◆ **Given information**:

--- Start ---

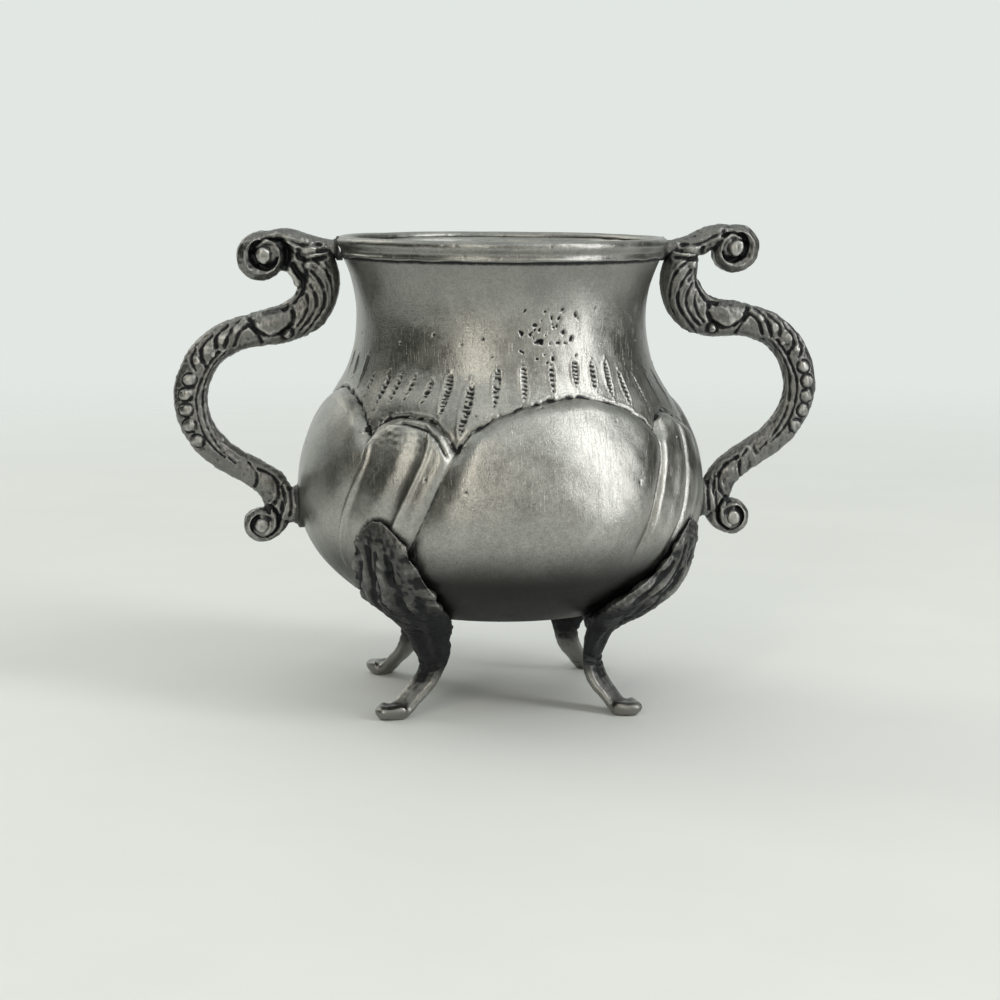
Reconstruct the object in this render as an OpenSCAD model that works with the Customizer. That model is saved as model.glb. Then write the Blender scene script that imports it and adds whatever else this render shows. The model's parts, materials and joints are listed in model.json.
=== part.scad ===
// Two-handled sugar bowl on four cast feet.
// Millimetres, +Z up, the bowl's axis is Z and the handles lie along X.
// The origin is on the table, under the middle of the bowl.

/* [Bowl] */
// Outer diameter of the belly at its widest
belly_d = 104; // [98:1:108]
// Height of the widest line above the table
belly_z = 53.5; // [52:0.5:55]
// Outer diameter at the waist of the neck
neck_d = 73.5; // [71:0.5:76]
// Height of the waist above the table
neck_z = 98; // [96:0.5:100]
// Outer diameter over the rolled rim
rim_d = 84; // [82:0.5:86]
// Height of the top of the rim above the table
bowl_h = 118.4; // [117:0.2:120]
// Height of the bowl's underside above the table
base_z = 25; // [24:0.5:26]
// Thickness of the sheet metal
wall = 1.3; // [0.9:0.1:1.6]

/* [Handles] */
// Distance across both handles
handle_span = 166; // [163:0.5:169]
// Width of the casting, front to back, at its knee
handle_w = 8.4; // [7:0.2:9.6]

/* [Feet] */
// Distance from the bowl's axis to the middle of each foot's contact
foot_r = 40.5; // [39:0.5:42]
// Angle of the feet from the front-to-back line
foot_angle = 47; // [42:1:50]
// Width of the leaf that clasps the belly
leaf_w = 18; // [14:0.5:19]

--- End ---
--- Start ---

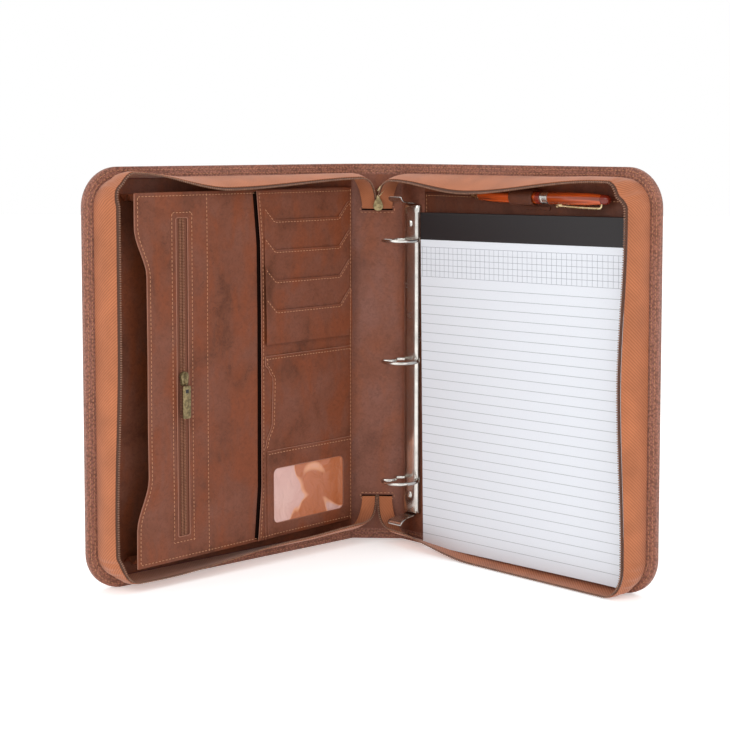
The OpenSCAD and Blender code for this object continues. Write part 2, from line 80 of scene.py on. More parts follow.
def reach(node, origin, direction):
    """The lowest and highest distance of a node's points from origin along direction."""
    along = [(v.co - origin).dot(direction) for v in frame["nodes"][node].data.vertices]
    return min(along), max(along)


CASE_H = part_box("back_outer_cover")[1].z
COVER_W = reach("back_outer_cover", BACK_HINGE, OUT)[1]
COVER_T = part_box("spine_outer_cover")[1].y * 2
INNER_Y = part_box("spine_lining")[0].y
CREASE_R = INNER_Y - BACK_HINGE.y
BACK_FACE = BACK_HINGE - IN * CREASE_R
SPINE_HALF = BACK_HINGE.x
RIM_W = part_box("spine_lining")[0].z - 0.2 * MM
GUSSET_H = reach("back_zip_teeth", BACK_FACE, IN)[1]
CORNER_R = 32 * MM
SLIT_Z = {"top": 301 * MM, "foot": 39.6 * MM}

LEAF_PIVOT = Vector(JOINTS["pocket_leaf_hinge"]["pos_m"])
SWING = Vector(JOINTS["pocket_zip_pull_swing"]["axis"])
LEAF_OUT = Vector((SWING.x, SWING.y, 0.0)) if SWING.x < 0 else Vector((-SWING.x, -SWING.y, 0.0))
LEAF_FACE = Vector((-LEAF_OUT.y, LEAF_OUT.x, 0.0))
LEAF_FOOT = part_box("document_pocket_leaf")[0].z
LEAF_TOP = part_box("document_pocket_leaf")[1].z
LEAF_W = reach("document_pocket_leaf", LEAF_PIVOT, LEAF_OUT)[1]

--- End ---
--- Start ---

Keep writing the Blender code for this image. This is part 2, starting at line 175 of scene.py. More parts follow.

--- End ---

Your task is to reproduce exactly the lines beginning at the line containing "The OpenSCAD and" and ending at the line containing "return min(along), max(along)", inclusive.

◆ **Solution to the problem**:
The OpenSCAD and Blender code for this object continues. Write part 2, from line 80 of scene.py on. More parts follow.
def reach(node, origin, direction):
    """The lowest and highest distance of a node's points from origin along direction."""
    along = [(v.co - origin).dot(direction) for v in frame["nodes"][node].data.vertices]
    return min(along), max(along)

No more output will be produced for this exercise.